こちらのお湯は無色透明、ほんのわずか白い湯の花が見えて硫黄の香りもする。温度は38℃ほどだろうか、やはりかなりぬるいがミルク風呂よりは暖かい。
そして一番の特徴は名前の通り
炭酸の泡がいっぱいつくこと。
お湯に入ればすぐに体中に小さな泡がついて、これを手で拭うのが何とも気持ちいい。
宿の人は日本でも一、二を争う炭酸の量だと言っていたが、確かにお湯でこれだけの泡が付く温泉はそうないだろう。
この八甲田温泉、実は良く参考にさせていただいている
「温泉逍遥」のブログ主さんが絶賛されているので来てみたのだが、さすが2000湯も入っている方が絶賛するだけのことはある、素晴らしい温泉だ。

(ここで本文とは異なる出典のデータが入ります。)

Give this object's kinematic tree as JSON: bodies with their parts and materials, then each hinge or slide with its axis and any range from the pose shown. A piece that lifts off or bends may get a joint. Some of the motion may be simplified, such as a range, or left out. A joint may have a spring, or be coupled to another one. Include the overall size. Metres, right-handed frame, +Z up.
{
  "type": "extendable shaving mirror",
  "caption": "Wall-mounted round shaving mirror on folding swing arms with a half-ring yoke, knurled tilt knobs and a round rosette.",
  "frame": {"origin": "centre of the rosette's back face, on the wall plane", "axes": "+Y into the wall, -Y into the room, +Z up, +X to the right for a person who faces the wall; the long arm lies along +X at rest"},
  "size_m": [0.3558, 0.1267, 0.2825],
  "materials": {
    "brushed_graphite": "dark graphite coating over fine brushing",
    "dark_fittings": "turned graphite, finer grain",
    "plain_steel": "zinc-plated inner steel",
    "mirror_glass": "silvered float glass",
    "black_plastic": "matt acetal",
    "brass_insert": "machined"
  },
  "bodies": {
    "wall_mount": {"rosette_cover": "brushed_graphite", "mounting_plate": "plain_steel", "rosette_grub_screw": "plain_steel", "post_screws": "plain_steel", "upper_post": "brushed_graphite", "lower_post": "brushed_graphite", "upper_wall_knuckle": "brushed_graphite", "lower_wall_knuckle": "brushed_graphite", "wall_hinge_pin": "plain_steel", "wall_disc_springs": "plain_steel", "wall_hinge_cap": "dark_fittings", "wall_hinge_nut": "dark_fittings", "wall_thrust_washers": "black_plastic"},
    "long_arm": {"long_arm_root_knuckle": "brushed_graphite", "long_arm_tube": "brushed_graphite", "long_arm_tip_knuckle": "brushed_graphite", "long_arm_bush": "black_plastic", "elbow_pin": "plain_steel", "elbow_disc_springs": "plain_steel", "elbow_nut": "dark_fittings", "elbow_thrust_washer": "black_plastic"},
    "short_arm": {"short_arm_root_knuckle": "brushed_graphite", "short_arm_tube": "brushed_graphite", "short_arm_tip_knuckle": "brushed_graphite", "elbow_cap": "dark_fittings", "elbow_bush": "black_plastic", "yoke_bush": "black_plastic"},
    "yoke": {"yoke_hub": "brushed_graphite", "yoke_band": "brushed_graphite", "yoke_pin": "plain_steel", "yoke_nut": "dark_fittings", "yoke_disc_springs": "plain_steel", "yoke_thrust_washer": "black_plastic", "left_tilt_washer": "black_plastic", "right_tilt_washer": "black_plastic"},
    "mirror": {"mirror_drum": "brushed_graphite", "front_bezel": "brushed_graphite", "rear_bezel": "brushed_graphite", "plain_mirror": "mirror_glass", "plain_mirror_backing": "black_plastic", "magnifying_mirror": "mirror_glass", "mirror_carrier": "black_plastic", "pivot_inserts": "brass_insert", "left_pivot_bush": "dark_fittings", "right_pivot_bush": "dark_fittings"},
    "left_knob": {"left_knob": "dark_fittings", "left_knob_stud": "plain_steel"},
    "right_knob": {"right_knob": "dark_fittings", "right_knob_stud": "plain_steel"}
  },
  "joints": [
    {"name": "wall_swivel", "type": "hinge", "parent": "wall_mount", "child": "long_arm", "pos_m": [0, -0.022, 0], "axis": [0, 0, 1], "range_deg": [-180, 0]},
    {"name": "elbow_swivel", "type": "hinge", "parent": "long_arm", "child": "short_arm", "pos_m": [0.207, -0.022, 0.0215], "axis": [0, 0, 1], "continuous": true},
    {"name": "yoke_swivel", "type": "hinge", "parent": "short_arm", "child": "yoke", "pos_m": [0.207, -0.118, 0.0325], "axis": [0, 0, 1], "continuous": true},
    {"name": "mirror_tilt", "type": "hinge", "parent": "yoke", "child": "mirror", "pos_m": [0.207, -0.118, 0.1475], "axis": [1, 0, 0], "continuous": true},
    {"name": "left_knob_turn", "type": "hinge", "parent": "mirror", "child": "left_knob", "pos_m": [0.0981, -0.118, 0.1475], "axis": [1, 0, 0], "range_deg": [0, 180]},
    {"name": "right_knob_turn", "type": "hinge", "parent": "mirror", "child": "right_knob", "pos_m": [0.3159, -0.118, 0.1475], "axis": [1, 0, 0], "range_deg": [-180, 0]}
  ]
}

宿の方のおすすめ通り、本当にゆっくり温泉を楽しんで、6時から食堂で夕食。
静かな宿だが15部屋のほとんどが埋まっていたらしく、大勢の人にちょっとびっくり。
食事はすでにテーブルに並べられていて
ぜんまいの煮物や根曲がり竹、お切込みなど郷土料理がうれしく
冷めたてんぷらは残念だが煮魚がおいしい。
一人分づつ炊かれた釜飯の他にお蕎麦も来たが、おかずが少なめなので全部食べてしまった。
男性にはいささか物足りないんじゃないかと思うほどの量だが、これぐらいがヘルシーか。
食後、寝る前にもう一度と一人でラムネの湯へ行き、気持ちよさに長居をしていたら同行者に心配されてしまった。